Как-то раз в Днепропетровске в вокзальном зале для VIP-персон я уже видел, как встречаются два представителя нового дворянства, нового рыцарства[115]. В зале для VIP-пассажиров, пользование которым стоило тогда двадцать гривен, можно было отдохнуть в мягких, кожаных креслах, ожидая поезда, отходящего посреди ночи, почитать яркие журналы. И даже слегка вздремнуть — но, стараясь делать это незаметно, потому что подходил охранник, разодетый словно царский кадет, и будил. Спать было нельзя.
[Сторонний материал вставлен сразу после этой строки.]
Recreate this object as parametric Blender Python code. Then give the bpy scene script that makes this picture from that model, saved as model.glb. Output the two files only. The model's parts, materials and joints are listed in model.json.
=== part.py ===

Среди ночи в зал вошел какой-то пахнущий духами господин, а за ним — оруженосец с кобурой, спрятанной под брюками таким образом, чтобы ее сразу же было видно. Господин уселся в мягком, кожаном кресле, а оруженосец встал за ним — и начали ждать. Друг с другом они не говорили. Господин глядел в окно, за которым расстилался привокзальный постапокалипсис, но сейчас стояла ночь, и его не было видно, а помимо того: взгляд его был пустым, устремленным в ничто. Разодетый охранник к ним не подходил, хотя я и не видел, чтобы эта пара платила по двадцать гривен. Он знал: кто есть кто, и какой бывает господская милость. Вот подойду, наверняка размышлял он, а там надвое бабка ворожила. Если господин добрый — так только улыбнется, вытащит бумажник и заплатит, а то еще и чаевые даст. А вдруг прикажет охраннику меня избить? Да просто пощечину дать? Что делать тогда? Устраивать скандал? Дергаться? Чтобы добавочно получить? Звонить в милицию? Чтобы еще и милиция свое прибавила? Опустить взгляд и вернуться в свой угол? Тогда уже будет лучше из этого угла вообще не выходить. Вот он и стоял, никого не трогая, заранее униженный, возле дверей, и точно так же, как господин в кресле — пустыми глазами пялился в окно.
115
И вновь отсылаю вас к книге Земовита Щерека "Вот придет Мордор и съест нас или Тайная история славян".